======== DATA SHOWN ========
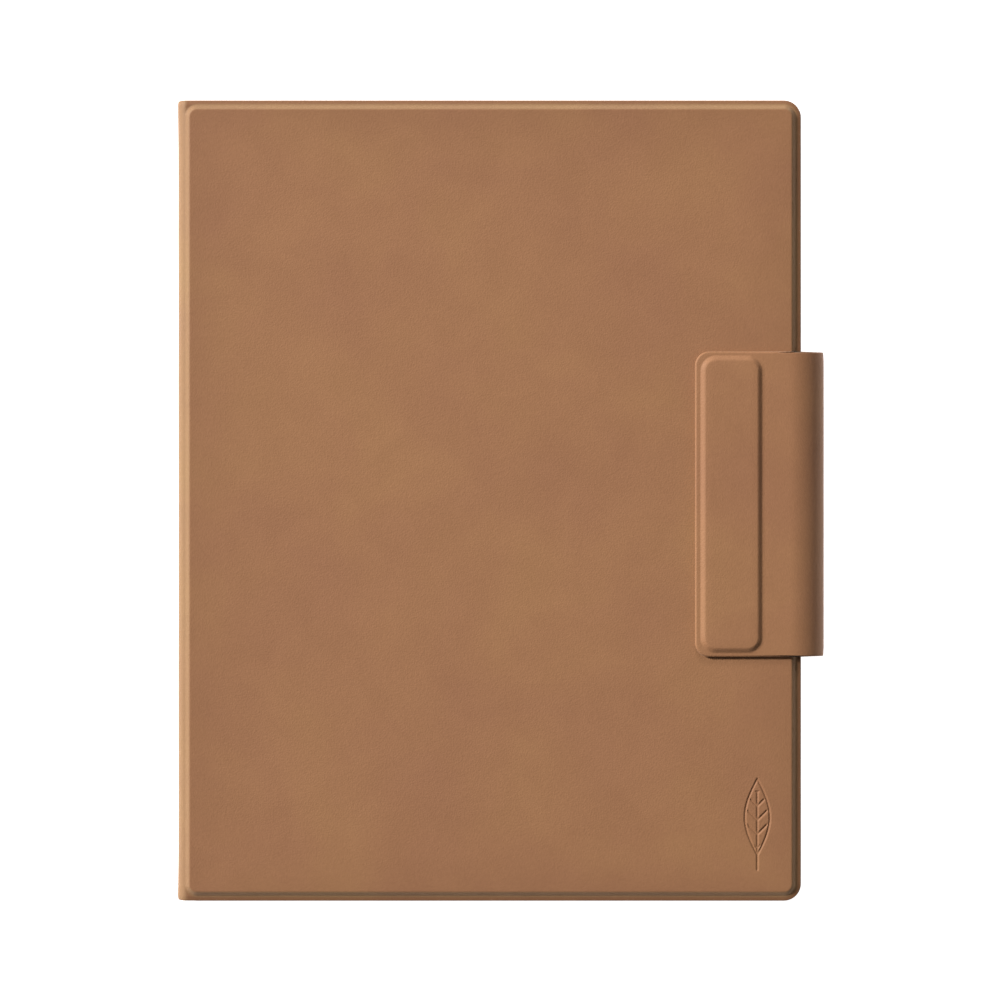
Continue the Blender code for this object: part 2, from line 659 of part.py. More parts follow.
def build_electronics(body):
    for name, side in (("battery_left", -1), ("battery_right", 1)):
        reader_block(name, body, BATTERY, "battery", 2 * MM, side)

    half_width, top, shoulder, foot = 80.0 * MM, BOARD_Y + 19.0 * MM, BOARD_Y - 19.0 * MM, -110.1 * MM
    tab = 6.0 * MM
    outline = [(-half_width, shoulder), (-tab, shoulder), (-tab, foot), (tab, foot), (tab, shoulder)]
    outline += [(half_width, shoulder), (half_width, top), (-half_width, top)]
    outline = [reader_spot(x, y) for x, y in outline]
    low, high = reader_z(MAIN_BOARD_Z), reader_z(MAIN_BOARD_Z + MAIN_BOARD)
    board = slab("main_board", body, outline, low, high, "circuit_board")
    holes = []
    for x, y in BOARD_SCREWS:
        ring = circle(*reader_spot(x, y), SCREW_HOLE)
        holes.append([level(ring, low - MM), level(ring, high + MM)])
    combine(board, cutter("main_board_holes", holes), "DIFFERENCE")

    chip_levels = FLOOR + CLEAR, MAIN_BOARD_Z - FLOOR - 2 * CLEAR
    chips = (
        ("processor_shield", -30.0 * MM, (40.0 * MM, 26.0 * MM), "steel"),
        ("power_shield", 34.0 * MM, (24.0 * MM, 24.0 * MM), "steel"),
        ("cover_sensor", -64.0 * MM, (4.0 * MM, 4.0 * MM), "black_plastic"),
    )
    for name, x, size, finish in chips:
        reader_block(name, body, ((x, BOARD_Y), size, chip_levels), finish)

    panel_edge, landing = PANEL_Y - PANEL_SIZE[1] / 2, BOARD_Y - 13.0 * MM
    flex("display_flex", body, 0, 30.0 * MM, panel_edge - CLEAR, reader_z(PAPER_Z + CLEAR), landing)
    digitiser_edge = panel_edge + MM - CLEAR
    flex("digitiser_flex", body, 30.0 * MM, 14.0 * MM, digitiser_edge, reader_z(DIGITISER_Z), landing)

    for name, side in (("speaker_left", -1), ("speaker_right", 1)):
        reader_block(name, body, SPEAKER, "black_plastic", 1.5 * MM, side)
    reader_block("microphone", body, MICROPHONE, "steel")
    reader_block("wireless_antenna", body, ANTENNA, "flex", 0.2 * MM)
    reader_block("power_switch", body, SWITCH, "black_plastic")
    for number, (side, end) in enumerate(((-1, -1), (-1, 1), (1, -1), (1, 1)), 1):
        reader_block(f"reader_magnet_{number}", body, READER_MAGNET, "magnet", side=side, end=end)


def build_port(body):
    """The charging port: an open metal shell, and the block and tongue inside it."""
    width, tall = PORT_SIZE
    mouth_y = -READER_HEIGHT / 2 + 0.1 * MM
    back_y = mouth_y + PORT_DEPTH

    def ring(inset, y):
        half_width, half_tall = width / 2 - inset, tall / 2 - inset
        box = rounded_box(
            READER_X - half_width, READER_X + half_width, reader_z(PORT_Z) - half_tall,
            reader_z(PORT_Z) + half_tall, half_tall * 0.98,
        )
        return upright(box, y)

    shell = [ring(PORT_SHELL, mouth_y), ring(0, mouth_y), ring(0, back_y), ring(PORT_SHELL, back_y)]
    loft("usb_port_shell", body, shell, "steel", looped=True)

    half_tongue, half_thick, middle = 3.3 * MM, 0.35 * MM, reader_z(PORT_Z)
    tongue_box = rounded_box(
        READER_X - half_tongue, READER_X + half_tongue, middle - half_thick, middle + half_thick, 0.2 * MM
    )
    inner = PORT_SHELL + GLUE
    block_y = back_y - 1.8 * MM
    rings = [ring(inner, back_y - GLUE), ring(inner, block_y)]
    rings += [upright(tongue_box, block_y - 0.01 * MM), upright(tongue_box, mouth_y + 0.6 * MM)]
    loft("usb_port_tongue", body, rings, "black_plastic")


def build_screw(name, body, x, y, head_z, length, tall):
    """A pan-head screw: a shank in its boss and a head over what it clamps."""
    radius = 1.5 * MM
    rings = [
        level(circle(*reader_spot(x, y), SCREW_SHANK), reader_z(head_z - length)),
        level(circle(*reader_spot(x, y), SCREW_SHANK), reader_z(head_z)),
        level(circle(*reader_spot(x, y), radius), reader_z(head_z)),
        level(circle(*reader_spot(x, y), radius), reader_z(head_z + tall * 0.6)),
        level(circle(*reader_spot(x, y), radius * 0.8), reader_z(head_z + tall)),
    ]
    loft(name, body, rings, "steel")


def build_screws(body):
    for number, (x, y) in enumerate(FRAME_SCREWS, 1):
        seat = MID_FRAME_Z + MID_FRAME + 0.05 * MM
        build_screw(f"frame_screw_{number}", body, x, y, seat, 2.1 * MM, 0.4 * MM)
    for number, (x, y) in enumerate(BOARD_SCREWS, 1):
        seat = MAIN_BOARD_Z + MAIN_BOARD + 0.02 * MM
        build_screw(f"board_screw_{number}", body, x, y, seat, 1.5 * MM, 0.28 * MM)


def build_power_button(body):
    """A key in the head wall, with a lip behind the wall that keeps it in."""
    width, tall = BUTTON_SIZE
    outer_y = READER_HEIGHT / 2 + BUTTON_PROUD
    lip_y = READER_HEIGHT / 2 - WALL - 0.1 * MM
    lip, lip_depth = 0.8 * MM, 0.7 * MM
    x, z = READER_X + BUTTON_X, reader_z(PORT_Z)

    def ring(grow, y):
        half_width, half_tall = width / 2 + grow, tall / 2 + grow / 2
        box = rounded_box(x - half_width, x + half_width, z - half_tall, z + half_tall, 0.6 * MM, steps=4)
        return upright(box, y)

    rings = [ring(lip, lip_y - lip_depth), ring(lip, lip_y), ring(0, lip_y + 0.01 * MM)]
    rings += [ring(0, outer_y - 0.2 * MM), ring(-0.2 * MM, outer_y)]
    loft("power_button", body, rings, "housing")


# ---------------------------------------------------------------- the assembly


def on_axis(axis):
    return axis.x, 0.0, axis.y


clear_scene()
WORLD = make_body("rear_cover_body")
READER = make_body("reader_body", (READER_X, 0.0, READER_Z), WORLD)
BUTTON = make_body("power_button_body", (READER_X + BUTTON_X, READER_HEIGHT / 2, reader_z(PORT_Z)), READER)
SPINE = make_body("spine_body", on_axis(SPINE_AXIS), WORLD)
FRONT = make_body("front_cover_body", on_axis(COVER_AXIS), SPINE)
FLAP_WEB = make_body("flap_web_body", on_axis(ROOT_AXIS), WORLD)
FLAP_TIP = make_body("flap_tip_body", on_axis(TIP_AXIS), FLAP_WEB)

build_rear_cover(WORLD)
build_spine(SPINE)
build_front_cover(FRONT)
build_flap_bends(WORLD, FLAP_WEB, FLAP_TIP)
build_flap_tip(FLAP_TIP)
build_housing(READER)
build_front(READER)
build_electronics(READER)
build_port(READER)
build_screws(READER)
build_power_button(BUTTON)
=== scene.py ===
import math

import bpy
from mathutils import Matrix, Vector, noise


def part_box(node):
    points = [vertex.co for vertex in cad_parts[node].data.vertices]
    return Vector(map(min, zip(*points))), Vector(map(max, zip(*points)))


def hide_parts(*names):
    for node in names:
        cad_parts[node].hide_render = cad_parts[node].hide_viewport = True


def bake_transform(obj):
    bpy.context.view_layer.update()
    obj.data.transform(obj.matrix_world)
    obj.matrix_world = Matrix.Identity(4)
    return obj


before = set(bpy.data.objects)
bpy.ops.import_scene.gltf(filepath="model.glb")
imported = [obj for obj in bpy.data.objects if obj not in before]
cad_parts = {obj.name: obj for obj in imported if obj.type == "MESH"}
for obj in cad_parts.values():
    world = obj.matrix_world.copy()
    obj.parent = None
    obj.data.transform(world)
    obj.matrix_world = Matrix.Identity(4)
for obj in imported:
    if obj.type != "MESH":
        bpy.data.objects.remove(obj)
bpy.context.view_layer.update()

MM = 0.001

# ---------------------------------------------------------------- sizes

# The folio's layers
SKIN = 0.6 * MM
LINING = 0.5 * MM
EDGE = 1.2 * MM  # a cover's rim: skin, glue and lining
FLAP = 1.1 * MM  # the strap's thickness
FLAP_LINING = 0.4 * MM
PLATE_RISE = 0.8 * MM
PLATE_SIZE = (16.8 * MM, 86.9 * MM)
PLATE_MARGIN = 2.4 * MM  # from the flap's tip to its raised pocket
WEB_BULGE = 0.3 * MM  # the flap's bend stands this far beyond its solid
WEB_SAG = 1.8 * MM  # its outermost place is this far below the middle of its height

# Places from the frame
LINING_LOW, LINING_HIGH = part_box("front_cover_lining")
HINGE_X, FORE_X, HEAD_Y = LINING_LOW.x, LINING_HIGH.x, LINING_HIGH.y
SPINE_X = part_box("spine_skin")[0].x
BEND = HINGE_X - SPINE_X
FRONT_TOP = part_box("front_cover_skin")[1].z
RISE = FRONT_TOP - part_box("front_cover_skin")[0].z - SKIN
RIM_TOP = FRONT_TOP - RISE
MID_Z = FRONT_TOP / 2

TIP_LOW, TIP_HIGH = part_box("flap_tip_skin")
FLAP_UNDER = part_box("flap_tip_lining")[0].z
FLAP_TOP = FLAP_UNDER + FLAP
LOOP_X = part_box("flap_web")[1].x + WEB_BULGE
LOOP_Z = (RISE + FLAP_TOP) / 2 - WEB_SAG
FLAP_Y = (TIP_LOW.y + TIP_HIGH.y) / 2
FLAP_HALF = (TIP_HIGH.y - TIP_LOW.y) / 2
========
**PROBLEM REQUIREMENTS**
Will you return exactly the lines above from the one with "build_rear_cover(WORLD)" down to the one with "imported = [obj", counting both as part of the range?

**RESULT FOR THIS TASK**
build_rear_cover(WORLD)
build_spine(SPINE)
build_front_cover(FRONT)
build_flap_bends(WORLD, FLAP_WEB, FLAP_TIP)
build_flap_tip(FLAP_TIP)
build_housing(READER)
build_front(READER)
build_electronics(READER)
build_port(READER)
build_screws(READER)
build_power_button(BUTTON)
=== scene.py ===
import math

import bpy
from mathutils import Matrix, Vector, noise


def part_box(node):
    points = [vertex.co for vertex in cad_parts[node].data.vertices]
    return Vector(map(min, zip(*points))), Vector(map(max, zip(*points)))


def hide_parts(*names):
    for node in names:
        cad_parts[node].hide_render = cad_parts[node].hide_viewport = True


def bake_transform(obj):
    bpy.context.view_layer.update()
    obj.data.transform(obj.matrix_world)
    obj.matrix_world = Matrix.Identity(4)
    return obj


before = set(bpy.data.objects)
bpy.ops.import_scene.gltf(filepath="model.glb")
imported = [obj for obj in bpy.data.objects if obj not in before]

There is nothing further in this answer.